[Your goal]
Reproduce the listing below in its entirety. Change nothing.
-- Start of Recorded information --
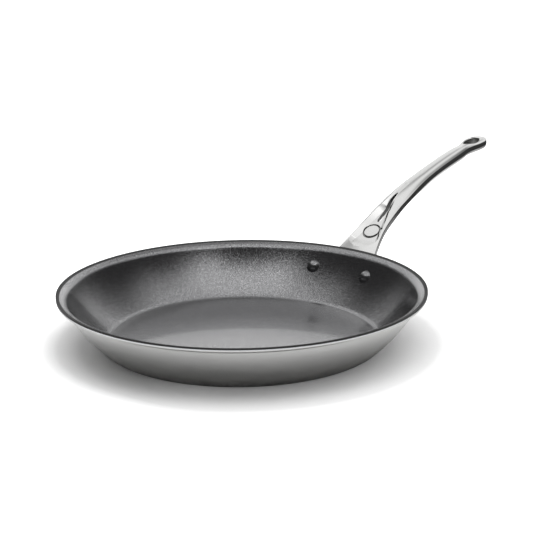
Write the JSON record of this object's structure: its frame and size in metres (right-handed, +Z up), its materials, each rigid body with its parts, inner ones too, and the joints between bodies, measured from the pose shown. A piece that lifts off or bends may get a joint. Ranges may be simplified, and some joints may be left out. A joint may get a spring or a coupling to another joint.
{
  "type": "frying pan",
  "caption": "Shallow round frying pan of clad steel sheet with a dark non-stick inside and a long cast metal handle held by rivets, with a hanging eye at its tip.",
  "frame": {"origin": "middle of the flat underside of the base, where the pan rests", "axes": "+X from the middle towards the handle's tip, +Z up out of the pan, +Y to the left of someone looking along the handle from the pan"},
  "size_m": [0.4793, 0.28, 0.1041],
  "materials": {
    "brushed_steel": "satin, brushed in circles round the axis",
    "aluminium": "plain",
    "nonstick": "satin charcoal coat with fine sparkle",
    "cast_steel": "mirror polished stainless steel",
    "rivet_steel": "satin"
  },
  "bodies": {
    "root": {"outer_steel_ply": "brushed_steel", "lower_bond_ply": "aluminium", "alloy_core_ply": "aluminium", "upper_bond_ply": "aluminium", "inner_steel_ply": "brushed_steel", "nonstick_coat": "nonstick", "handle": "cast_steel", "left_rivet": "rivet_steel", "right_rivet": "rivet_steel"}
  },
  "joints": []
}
-- End of Recorded information --
[Exercise output]
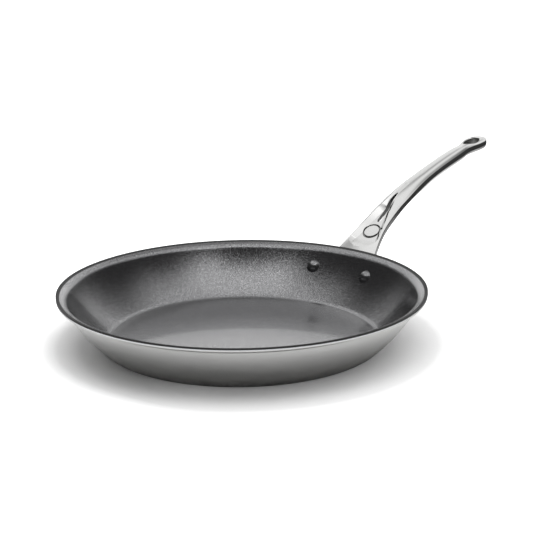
Write the JSON record of this object's structure: its frame and size in metres (right-handed, +Z up), its materials, each rigid body with its parts, inner ones too, and the joints between bodies, measured from the pose shown. A piece that lifts off or bends may get a joint. Ranges may be simplified, and some joints may be left out. A joint may get a spring or a coupling to another joint.
{
  "type": "frying pan",
  "caption": "Shallow round frying pan of clad steel sheet with a dark non-stick inside and a long cast metal handle held by rivets, with a hanging eye at its tip.",
  "frame": {"origin": "middle of the flat underside of the base, where the pan rests", "axes": "+X from the middle towards the handle's tip, +Z up out of the pan, +Y to the left of someone looking along the handle from the pan"},
  "size_m": [0.4793, 0.28, 0.1041],
  "materials": {
    "brushed_steel": "satin, brushed in circles round the axis",
    "aluminium": "plain",
    "nonstick": "satin charcoal coat with fine sparkle",
    "cast_steel": "mirror polished stainless steel",
    "rivet_steel": "satin"
  },
  "bodies": {
    "root": {"outer_steel_ply": "brushed_steel", "lower_bond_ply": "aluminium", "alloy_core_ply": "aluminium", "upper_bond_ply": "aluminium", "inner_steel_ply": "brushed_steel", "nonstick_coat": "nonstick", "handle": "cast_steel", "left_rivet": "rivet_steel", "right_rivet": "rivet_steel"}
  },
  "joints": []
}